# Directive:
From the data that follows, print exactly the lines starting at the one containing "valve.position.set(0, -overallLength /" and ending at the one containing "obj.matrix_world = world"; include both of them and nothing more.
•••••
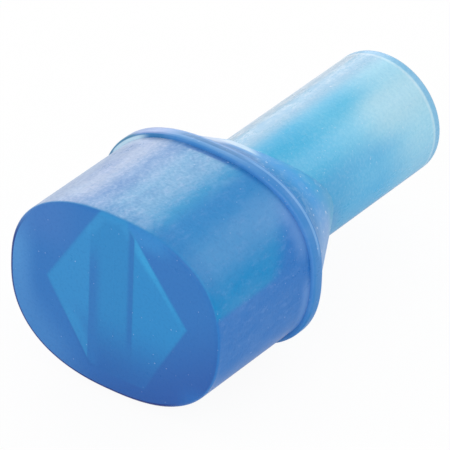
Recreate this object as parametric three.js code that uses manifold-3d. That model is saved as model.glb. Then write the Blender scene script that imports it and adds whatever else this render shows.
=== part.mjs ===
// Silicone bite valve for a drink tube: an oval mouthpiece with a slit diaphragm, a bite-stop flange,
// a sloping shoulder and a round sleeve that is pushed over the tube's end.
// Each solid is drawn about the valve's own axis: Y runs from the front face towards the open end of
// the sleeve, X is the wide way of the oval and Z is up. The last group lays it on the table.

import * as THREE from 'three';
import { mergeVertices } from 'three/addons/utils/BufferGeometryUtils.js';
import Module from 'manifold-3d';

const wasm = await Module();
wasm.setup();

// Head, in millimetres
const headLength = 16.4;
const headHalfWidth = 13.7;
const headHalfHeight = 10.95;
const headExponent = 2.4; // 2 would be an ellipse, more is squarer
const faceEdgeRadius = 0.5;
const biteWallHalfWidth = 7;
const biteAngle = 7; // degrees that each bite wall folds in
const reliefMargin = 0.5; // degrees that its rear end clears the flange by when folded

// Flange and shoulder
const flangeOverhang = 0.5;
const flangeExponent = 2.45;
const flangeThickness = 1.7;
const flangeEdgeRadius = 0.4;
const shoulderInset = 0.5;
const shoulderSlope = 0.55; // drop towards the axis for each millimetre along it

// Sleeve and its socket for the tube
const sleeveLength = 31.7; // from the back of the flange to the open end
const sleeveRadius = 7.45;
const sleeveRimRadius = 0.4;
const socketRadius = 4.6;
const socketLeadIn = 0.6;
const tubeStopLength = 4.5;
const flowPortRadius = 3.6;

// Hexagonal chamber in the head, and the diaphragm that closes its front
const chamberHalfWidth = 9.3;
const chamberHalfHeight = 9.3;
const hingeLineX = 3.1; // half the width of the flat top and bottom, and where each lip folds
const diaphragmThickness = 0.9;
const lipHalfLength = 7;
const lipRootThickness = 1.6;
const lipTipThickness = 0.5;

const gap = 0.3; // left between neighbouring solids

const outlinePoints = 72;
const edgeSteps = 3;

const flangeFront = headLength;
const flangeBack = flangeFront + flangeThickness;
const flangeHalfWidth = headHalfWidth + flangeOverhang;
const flangeHalfHeight = headHalfHeight + flangeOverhang;
const headBack = flangeFront - gap;
const sleeveFront = flangeBack + gap;
const overallLength = flangeBack + sleeveLength;
const chamber = { width: chamberHalfWidth, height: chamberHalfHeight, top: hingeLineX };
const farOut = 2 * (overallLength + flangeHalfWidth); // reach of the blocks that only cut

function silicone(color, roughness) {
  return new THREE.MeshStandardMaterial({ color, roughness, metalness: 0 });
}

const faceSilicone = silicone(0x4276be, 0.45);
const thinSilicone = silicone(0x3a8ac6, 0.45);
const headSilicone = silicone(0x488ecb, 0.4);
const flangeSilicone = silicone(0x4278c3, 0.4);
const shoulderSilicone = silicone(0x4a86c6, 0.4);
const sleeveSilicone = silicone(0x62b6e0, 0.35);

// Joins and cuts

function solid(geometry) {
  const plain = geometry.clone();
  plain.deleteAttribute('normal');
  plain.deleteAttribute('uv');
  const merged = mergeVertices(plain, 1e-4);
  const vertProperties = merged.attributes.position.array;
  const triVerts = new Uint32Array(merged.index.array);
  return new wasm.Manifold(new wasm.Mesh({ numProp: 3, vertProperties, triVerts }));
}

function geometryOf(body) {
  const { vertProperties, triVerts } = body.getMesh();
  const geometry = new THREE.BufferGeometry();
  geometry.setAttribute('position', new THREE.BufferAttribute(vertProperties, 3));
  geometry.setIndex(new THREE.BufferAttribute(triVerts, 1));
  geometry.computeVertexNormals();
  return geometry;
}

function piece(name, body, material) {
  const mesh = new THREE.Mesh(geometryOf(body), material);
  mesh.name = name;
  return mesh;
}

// A block from one corner to the other
function block([x0, y0, z0], [x1, y1, z1]) {
  const box = new THREE.BoxGeometry(x1 - x0, y1 - y0, z1 - z0);
  box.translate((x0 + x1) / 2, (y0 + y1) / 2, (z0 + z1) / 2);
  return solid(box);
}

// Outlines across the axis

function oval(halfWidth, halfHeight, exponent) {
  const points = [];
  for (let i = 0; i < outlinePoints; i++) {
    const angle = (2 * Math.PI * (i + 0.5)) / outlinePoints;
    const across = Math.abs(Math.cos(angle)) / halfWidth;
    const up = Math.abs(Math.sin(angle)) / halfHeight;
    const radius = (across ** exponent + up ** exponent) ** (-1 / exponent);
    points.push(new THREE.Vector2(radius * Math.cos(angle), radius * Math.sin(angle)));
  }
  return points;
}

// The chamber's hexagon, drawn in by a margin that is the same on every side
function hexagon({ width, height, top }, margin) {
  const slant = Math.hypot(height, width - top);
  const side = width - (margin * slant) / height;
  const level = height - margin;
  const corner = side - ((width - top) * level) / height;
  return [[side, 0], [corner, level], [-corner, level], [-side, 0], [-corner, -level], [corner, -level]]
    .map(([x, z]) => new THREE.Vector2(x, z));
}

// A straight prism along the axis, from one place on it to another
function prism(outline, from, to) {
  const shape = new THREE.Shape(outline);
  const extruded = new THREE.ExtrudeGeometry(shape, { depth: to - from, bevelEnabled: false });
  extruded.rotateX(Math.PI / 2);
  extruded.translate(0, to, 0);
  return solid(extruded);
}

// A closed solid through a row of outlines, each at its own place on the axis
function loft(sections) {
  const count = sections[0].outline.length;
  const positions = [];
  const index = [];
  sections.forEach(({ at, outline }) => outline.forEach(({ x, y }) => positions.push(x, at, y)));
  positions.push(0, sections[0].at, 0, 0, sections.at(-1).at, 0);
  const lastRing = (sections.length - 1) * count;
  const frontCentre = sections.length * count;
  for (let i = 0; i < count; i++) {
    const next = (i + 1) % count;
    for (let ring = 0; ring < lastRing; ring += count) {
      index.push(ring + i, ring + count + i, ring + next);
      index.push(ring + next, ring + count + i, ring + count + next);
    }
    index.push(frontCentre, i, next);
    index.push(frontCentre + 1, lastRing + next, lastRing + i);
  }
  const geometry = new THREE.BufferGeometry();
  geometry.setAttribute('position', new THREE.Float32BufferAttribute(positions, 3));
  geometry.setIndex(index);
  return solid(geometry);
}

// The points of a quarter round: how far in from the side, and how far along, at each step
function roundEdge(radius) {
  const steps = [];
  for (let i = 0; i <= edgeSteps; i++) {
    const turn = (Math.PI / 2) * (i / edgeSteps);
    steps.push({ inset: radius * (1 - Math.sin(turn)), along: radius * (1 - Math.cos(turn)) });
  }
  return steps;
}

// A solid of revolution about the axis, from a profile of [radius, place] that closes on itself
function turned(profile) {
  const points = [...profile, profile[0]].map(([radius, at]) => new THREE.Vector2(radius, at));
  return solid(new THREE.LatheGeometry(points, outlinePoints));
}

function rod(radius, from, to) {
  return turned([[0, from], [radius, from], [radius, to], [0, to]]);
}

// Head: four walls round the chamber

function headBlank() {
  const sections = roundEdge(faceEdgeRadius).map(({ inset, along }) => ({
    at: along,
    outline: oval(headHalfWidth - inset, headHalfHeight - inset, headExponent),
  }));
  sections.push({ at: headBack, outline: oval(headHalfWidth, headHalfHeight, headExponent) });
  return loft(sections).subtract(prism(hexagon(chamber, 0), -headLength, 2 * headLength));
}

// The wall above the chamber, or below it with side -1: its rear end leans away from the flange,
// so that the wall can fold in about its outer edge
function biteWall(blank, side) {
  const reach = biteWallHalfWidth - gap / 2;
  const half = block([-reach, -farOut, Math.min(0, side * farOut)], [reach, farOut, Math.max(0, side * farOut)]);
  const relief = new THREE.BoxGeometry(farOut, farOut, farOut);
  relief.translate(0, farOut / 2, 0);
  relief.rotateX(-side * THREE.MathUtils.degToRad(biteAngle + reliefMargin));
  relief.translate(0, headBack, side * headHalfHeight);
  return blank.intersect(half).subtract(solid(relief));
}

// The wall right of the chamber, or left of it with side -1
function sideWall(blank, side) {
  const near = side * (biteWallHalfWidth + gap / 2);
  const far = side * farOut;
  return blank.intersect(block([Math.min(near, far), -farOut, -farOut], [Math.max(near, far), farOut, farOut]));
}

// Diaphragm: thin webs at the sides, short folds above and below, and the two slit lips

function diaphragmBlank() {
  return prism(hexagon(chamber, gap), 0, diaphragmThickness);
}

function diaphragmWeb(blank, side) {
  const near = side * (hingeLineX + gap);
  const far = side * farOut;
  return blank.intersect(block([Math.min(near, far), -farOut, -farOut], [Math.max(near, far), farOut, farOut]));
}

function diaphragmFold(blank, side) {
  const near = side * (lipHalfLength + gap);
  const far = side * farOut;
  return blank.intersect(block([-hingeLineX, -farOut, Math.min(near, far)], [hingeLineX, farOut, Math.max(near, far)]));
}

// A wedge that is thick at its hinge line and thin at the slit, flush with the face
function slitLip(side) {
  const slit = (side * gap) / 2;
  const hinge = side * hingeLineX;
  const outline = [[slit, 0], [hinge, 0], [hinge, lipRootThickness], [slit, lipTipThickness]];
  const shape = new THREE.Shape(outline.map(([x, y]) => new THREE.Vector2(x, y)));
  const extruded = new THREE.ExtrudeGeometry(shape, { depth: 2 * lipHalfLength, bevelEnabled: false });
  extruded.translate(0, 0, -lipHalfLength);
  return solid(extruded);
}

// Flange: a plate with a rounded rim, open in the middle for the water

function flange() {
  const rim = roundEdge(flangeEdgeRadius);
  const front = rim.map(({ inset, along }) => ({ at: flangeFront + along, inset }));
  const back = rim.map(({ inset, along }) => ({ at: flangeBack - along, inset })).reverse();
  const sections = [...front, ...back].map(({ at, inset }) => ({
    at,
    outline: oval(flangeHalfWidth - inset, flangeHalfHeight - inset, flangeExponent),
  }));
  return loft(sections).subtract(rod(flowPortRadius, flangeFront - flangeThickness, flangeBack + flangeThickness));
}

// Shoulder: slopes at one steepness from the flange down to the sleeve, which it meets further
// back at the wide sides than above and below

function shoulder() {
  const footHalfWidth = flangeHalfWidth - shoulderInset;
  const footHalfHeight = flangeHalfHeight - shoulderInset;
  const seat = sleeveRadius + gap;
  const run = (footHalfWidth - seat) / shoulderSlope;
  const drop = footHalfWidth - seat;
  const cone = loft([
    { at: sleeveFront, outline: oval(footHalfWidth, footHalfHeight, flangeExponent) },
    { at: sleeveFront + run, outline: oval(footHalfWidth - drop, footHalfHeight - drop, flangeExponent) },
  ]);
  return cone.subtract(rod(seat, 0, overallLength));
}

// Sleeve: a tube with a rounded rim and a lead-in at its open end

function sleeve() {
  const rim = roundEdge(sleeveRimRadius).map(({ inset, along }) => [sleeveRadius - inset, overallLength - along]);
  return turned([
    [sleeveRadius, sleeveFront],
    ...rim.reverse(),
    [socketRadius + socketLeadIn, overallLength],
    [socketRadius, overallLength - socketLeadIn],
    [socketRadius, sleeveFront],
  ]);
}

// Ring at the front of the bore, whose far end the tube butts against
function tubeStop() {
  const outer = socketRadius - gap;
  const back = sleeveFront + tubeStopLength;
  return turned([
    [outer, sleeveFront],
    [outer, back],
    [flowPortRadius, back],
    [flowPortRadius, sleeveFront],
  ]);
}

const valve = new THREE.Group();
const walls = headBlank();
const diaphragm = diaphragmBlank();
valve.add(
  piece('upper_bite_wall', biteWall(walls, 1), headSilicone),
  piece('lower_bite_wall', biteWall(walls, -1), headSilicone),
  piece('left_side_wall', sideWall(walls, -1), headSilicone),
  piece('right_side_wall', sideWall(walls, 1), headSilicone),
  piece('left_diaphragm_web', diaphragmWeb(diaphragm, -1), thinSilicone),
  piece('right_diaphragm_web', diaphragmWeb(diaphragm, 1), thinSilicone),
  piece('upper_diaphragm_fold', diaphragmFold(diaphragm, 1), faceSilicone),
  piece('lower_diaphragm_fold', diaphragmFold(diaphragm, -1), faceSilicone),
  piece('left_slit_lip', slitLip(-1), thinSilicone),
  piece('right_slit_lip', slitLip(1), thinSilicone),
  piece('bite_stop_flange', flange(), flangeSilicone),
  piece('shoulder_collar', shoulder(), shoulderSilicone),
  piece('tube_sleeve', sleeve(), sleeveSilicone),
  piece('tube_stop_ring', tubeStop(), sleeveSilicone),
);
valve.position.set(0, -overallLength / 2, flangeHalfHeight);

const part = new THREE.Group();
part.add(valve);

export default part;
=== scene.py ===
import math

import bmesh
import bpy
from mathutils import Matrix, Vector


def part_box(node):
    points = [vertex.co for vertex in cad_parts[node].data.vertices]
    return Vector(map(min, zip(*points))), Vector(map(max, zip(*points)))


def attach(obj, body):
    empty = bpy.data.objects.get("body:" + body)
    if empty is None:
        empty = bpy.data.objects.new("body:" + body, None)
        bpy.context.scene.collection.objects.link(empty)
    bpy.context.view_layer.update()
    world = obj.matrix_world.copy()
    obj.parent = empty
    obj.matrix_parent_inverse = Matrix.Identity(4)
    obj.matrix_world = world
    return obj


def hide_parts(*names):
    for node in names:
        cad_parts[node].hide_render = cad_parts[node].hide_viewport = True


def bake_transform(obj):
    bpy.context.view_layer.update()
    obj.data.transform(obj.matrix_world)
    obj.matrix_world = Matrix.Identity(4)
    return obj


# bite valve of a drink tube: one silicone moulding, whose head gives when it is bitten
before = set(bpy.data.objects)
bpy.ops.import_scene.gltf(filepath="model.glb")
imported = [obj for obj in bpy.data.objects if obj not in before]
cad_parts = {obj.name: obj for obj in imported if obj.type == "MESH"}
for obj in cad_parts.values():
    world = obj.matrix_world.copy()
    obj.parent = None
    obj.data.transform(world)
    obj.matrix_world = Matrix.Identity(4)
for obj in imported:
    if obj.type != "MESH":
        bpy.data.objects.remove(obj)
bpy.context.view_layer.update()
scene = bpy.context.scene
mm = 0.001

# where the CAD puts things
upperLow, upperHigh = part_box("upper_bite_wall")
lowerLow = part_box("lower_bite_wall")[0]
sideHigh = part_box("right_side_wall")[1]
lipLow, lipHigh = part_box("right_slit_lip")
flangeLow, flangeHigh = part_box("bite_stop_flange")
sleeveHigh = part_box("tube_sleeve")[1]
ringLow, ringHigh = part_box("tube_stop_ring")

faceY = upperLow.y
axisZ = (flangeLow.z + flangeHigh.z) / 2
headHalfWidth = sideHigh.x
headHalfHeight = (upperHigh.z - lowerLow.z) / 2
flangeHalfWidth = flangeHigh.x
flangeHalfHeight = (flangeHigh.z - flangeLow.z) / 2
sleeveRadius = sleeveHigh.x
lipReach = lipHigh.x
lipHalfLength = (lipHigh.z - lipLow.z) / 2
print("frame loaded:", len(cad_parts), "CAD nodes")

# shared by the pieces
mergeWithin = 0.002 * mm  # points this close are one
shortestEdge = 0.001 * mm
sharpFrom = 38  # degrees between two faces
rearStart = flangeHigh.y - 0.05 * mm  # collar and sleeve start a little inside the flange


def addObject(name, data):
    added = bpy.data.objects.new(name, data)
    scene.collection.objects.link(added)
    return added


# camera at the photograph's angle, aimed by two offsets from the middle of the face
cameraView = {
    "up": (-0.34406, 0.42169, 0.83888),
    "back": (0.48274, -0.68748, 0.54358),
    "distance": 600 * mm,
    "aimRight": 11.76 * mm,
    "aimUp": 8.42 * mm,
    "lens": 459.6,
    "nearest": 10 * mm,
}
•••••
# The answer:
valve.position.set(0, -overallLength / 2, flangeHalfHeight);

const part = new THREE.Group();
part.add(valve);

export default part;
=== scene.py ===
import math

import bmesh
import bpy
from mathutils import Matrix, Vector


def part_box(node):
    points = [vertex.co for vertex in cad_parts[node].data.vertices]
    return Vector(map(min, zip(*points))), Vector(map(max, zip(*points)))


def attach(obj, body):
    empty = bpy.data.objects.get("body:" + body)
    if empty is None:
        empty = bpy.data.objects.new("body:" + body, None)
        bpy.context.scene.collection.objects.link(empty)
    bpy.context.view_layer.update()
    world = obj.matrix_world.copy()
    obj.parent = empty
    obj.matrix_parent_inverse = Matrix.Identity(4)
    obj.matrix_world = world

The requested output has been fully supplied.